# Start of Collected material
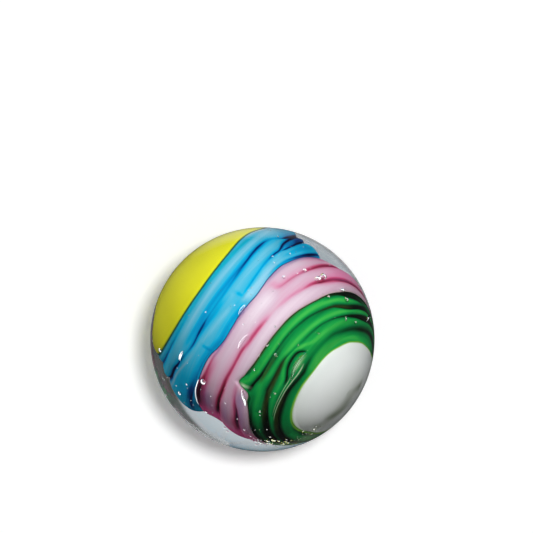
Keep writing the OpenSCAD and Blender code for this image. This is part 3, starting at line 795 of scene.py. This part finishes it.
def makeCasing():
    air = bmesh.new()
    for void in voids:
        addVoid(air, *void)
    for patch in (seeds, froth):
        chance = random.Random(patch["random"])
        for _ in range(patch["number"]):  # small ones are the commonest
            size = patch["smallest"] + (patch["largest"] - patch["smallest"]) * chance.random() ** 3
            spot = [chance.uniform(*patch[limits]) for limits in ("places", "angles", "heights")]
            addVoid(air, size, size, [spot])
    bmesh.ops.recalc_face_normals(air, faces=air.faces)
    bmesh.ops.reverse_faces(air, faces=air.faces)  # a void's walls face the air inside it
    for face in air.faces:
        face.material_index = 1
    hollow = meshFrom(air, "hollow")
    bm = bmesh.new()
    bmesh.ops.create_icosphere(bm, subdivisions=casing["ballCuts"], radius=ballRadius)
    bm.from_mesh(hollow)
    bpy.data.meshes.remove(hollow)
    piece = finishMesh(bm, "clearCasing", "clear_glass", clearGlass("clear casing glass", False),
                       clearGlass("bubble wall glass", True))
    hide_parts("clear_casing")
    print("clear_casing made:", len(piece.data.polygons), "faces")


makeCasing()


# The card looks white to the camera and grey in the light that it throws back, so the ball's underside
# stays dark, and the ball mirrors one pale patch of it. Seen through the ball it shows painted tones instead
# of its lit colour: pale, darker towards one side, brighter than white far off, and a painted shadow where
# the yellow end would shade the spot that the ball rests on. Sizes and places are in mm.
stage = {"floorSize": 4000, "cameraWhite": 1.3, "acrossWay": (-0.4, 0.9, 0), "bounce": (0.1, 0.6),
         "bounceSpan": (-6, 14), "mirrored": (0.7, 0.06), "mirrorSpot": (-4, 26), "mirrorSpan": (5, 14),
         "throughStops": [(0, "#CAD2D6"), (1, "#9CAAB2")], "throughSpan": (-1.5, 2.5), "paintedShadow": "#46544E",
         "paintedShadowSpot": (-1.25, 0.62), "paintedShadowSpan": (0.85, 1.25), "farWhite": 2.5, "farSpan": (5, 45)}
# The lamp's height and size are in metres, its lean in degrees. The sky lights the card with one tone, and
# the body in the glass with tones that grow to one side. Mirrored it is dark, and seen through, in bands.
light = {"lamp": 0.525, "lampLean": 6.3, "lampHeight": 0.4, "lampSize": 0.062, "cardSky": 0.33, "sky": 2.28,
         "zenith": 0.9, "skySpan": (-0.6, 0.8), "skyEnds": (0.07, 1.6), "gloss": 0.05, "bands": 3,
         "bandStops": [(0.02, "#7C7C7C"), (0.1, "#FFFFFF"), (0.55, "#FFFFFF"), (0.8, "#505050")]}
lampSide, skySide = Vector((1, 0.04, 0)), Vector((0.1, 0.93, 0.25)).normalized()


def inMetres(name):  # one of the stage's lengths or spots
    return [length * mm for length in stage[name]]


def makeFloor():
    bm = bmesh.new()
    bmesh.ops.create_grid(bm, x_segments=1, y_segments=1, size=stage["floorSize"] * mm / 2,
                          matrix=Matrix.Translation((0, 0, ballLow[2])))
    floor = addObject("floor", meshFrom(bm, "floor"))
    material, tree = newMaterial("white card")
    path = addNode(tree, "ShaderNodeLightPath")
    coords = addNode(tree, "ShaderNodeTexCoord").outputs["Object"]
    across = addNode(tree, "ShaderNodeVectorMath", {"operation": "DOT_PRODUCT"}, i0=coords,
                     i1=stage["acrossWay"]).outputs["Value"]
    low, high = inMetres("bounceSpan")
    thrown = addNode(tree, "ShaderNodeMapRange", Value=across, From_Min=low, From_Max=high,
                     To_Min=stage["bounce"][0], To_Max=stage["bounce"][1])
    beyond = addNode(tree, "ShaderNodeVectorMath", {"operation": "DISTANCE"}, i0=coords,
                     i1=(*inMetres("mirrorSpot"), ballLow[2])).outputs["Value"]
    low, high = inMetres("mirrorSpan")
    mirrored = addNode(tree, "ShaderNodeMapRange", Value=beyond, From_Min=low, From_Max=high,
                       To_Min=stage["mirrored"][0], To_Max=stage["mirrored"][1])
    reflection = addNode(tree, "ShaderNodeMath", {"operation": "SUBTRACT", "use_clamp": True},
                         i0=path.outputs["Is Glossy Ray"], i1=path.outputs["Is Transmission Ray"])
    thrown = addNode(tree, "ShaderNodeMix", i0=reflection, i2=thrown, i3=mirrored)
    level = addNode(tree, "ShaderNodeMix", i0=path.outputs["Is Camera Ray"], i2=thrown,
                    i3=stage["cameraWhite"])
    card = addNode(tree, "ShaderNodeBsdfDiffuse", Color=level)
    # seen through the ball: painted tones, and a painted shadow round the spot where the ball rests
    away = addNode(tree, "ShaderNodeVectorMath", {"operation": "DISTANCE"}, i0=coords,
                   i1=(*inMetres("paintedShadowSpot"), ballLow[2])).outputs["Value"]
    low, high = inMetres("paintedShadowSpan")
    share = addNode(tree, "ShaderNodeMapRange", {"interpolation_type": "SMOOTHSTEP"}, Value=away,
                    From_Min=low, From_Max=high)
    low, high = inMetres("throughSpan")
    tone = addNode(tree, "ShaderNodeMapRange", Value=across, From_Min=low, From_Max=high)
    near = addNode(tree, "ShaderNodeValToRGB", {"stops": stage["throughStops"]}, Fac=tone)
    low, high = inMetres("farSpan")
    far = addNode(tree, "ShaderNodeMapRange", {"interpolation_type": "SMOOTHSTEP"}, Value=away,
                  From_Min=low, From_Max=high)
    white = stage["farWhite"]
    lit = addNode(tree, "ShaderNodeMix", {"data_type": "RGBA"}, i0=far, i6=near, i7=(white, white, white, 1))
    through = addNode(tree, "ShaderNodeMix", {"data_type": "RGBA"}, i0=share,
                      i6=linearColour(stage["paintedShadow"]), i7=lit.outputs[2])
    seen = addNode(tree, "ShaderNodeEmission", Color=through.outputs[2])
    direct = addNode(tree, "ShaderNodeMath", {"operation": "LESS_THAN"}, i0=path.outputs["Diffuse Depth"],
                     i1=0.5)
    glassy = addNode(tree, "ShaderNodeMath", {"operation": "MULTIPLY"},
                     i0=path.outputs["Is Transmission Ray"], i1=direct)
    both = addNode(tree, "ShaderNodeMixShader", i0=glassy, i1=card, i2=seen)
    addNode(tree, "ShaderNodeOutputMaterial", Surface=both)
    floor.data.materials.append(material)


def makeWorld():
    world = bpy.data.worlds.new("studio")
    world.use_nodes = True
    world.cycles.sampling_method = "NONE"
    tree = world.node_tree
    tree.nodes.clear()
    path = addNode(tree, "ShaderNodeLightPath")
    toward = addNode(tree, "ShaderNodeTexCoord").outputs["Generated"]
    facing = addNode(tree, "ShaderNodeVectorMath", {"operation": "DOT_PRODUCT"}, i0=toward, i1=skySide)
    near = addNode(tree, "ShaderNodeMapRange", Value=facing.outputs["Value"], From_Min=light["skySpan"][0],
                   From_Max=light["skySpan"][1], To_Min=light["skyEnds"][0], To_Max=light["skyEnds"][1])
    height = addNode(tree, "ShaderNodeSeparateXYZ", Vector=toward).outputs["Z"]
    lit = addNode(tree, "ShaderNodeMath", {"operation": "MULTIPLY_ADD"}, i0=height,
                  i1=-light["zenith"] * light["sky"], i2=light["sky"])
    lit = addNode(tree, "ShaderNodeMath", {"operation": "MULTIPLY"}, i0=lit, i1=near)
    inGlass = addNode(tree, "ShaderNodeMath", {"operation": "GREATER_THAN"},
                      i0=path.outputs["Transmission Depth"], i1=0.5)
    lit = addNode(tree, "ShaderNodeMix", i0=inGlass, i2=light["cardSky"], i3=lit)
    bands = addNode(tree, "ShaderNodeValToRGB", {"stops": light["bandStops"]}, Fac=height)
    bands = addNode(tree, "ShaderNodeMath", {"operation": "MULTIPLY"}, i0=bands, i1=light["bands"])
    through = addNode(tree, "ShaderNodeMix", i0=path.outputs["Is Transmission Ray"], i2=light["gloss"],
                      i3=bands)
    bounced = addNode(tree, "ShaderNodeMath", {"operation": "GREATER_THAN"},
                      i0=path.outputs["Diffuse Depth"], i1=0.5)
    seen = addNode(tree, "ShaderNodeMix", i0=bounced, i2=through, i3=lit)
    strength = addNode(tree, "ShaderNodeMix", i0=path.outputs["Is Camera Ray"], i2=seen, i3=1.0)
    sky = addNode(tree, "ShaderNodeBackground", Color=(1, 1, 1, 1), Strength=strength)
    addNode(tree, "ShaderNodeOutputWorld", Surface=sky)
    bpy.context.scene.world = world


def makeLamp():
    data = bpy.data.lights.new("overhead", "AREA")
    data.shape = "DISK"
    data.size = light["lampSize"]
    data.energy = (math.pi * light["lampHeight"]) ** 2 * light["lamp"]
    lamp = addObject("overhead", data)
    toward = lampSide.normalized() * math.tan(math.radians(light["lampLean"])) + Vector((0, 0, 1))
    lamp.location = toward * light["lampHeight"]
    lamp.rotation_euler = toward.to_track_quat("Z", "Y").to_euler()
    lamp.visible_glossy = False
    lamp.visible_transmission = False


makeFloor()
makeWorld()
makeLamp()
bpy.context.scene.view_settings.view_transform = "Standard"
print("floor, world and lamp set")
# End of Collected material
Read the data above. Pull out each line in which the string "scene" appears.

▶ _Written reply_:
Keep writing the OpenSCAD and Blender code for this image. This is part 3, starting at line 795 of scene.py. This part finishes it.
    bpy.context.scene.world = world
bpy.context.scene.view_settings.view_transform = "Standard"